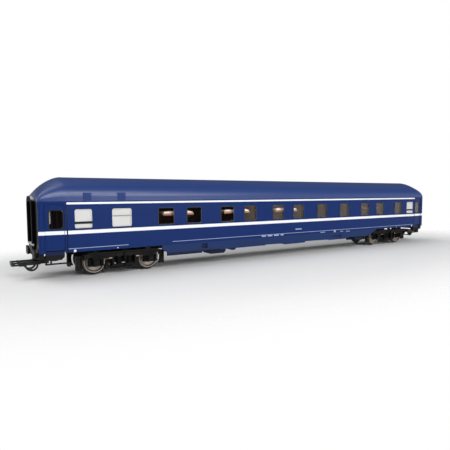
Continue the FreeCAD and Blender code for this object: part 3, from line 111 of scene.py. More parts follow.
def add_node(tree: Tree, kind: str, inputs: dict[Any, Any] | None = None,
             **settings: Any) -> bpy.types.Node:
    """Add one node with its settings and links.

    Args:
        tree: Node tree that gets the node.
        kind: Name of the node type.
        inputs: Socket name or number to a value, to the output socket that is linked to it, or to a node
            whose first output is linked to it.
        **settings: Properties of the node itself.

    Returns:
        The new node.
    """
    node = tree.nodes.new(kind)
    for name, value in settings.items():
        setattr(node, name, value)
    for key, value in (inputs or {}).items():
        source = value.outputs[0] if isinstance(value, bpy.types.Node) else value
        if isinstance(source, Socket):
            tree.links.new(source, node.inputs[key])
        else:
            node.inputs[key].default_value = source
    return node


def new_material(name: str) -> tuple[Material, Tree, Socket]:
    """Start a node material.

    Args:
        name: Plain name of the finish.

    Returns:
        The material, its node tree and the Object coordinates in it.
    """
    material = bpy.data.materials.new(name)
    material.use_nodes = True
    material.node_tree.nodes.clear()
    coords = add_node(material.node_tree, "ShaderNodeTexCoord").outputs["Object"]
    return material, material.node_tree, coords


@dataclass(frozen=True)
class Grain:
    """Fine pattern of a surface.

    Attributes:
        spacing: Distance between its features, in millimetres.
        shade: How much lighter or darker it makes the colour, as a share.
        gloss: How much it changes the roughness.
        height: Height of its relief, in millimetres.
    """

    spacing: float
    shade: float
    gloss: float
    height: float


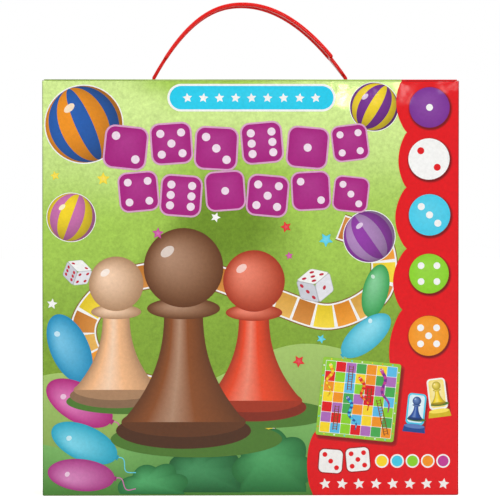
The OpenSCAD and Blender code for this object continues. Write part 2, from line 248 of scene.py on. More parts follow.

☆ ☆ ☆ ☆ ☆

● Task prompt: Print exactly, and only, the lines beginning at the top of the listing and ending at the line with "name: Plain name of the finish.".

● Task result:
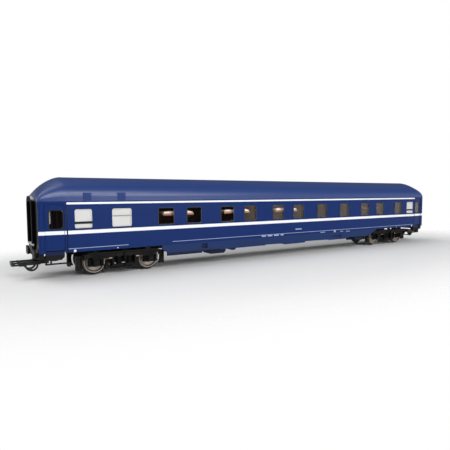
Continue the FreeCAD and Blender code for this object: part 3, from line 111 of scene.py. More parts follow.
def add_node(tree: Tree, kind: str, inputs: dict[Any, Any] | None = None,
             **settings: Any) -> bpy.types.Node:
    """Add one node with its settings and links.

    Args:
        tree: Node tree that gets the node.
        kind: Name of the node type.
        inputs: Socket name or number to a value, to the output socket that is linked to it, or to a node
            whose first output is linked to it.
        **settings: Properties of the node itself.

    Returns:
        The new node.
    """
    node = tree.nodes.new(kind)
    for name, value in settings.items():
        setattr(node, name, value)
    for key, value in (inputs or {}).items():
        source = value.outputs[0] if isinstance(value, bpy.types.Node) else value
        if isinstance(source, Socket):
            tree.links.new(source, node.inputs[key])
        else:
            node.inputs[key].default_value = source
    return node


def new_material(name: str) -> tuple[Material, Tree, Socket]:
    """Start a node material.

    Args:
        name: Plain name of the finish.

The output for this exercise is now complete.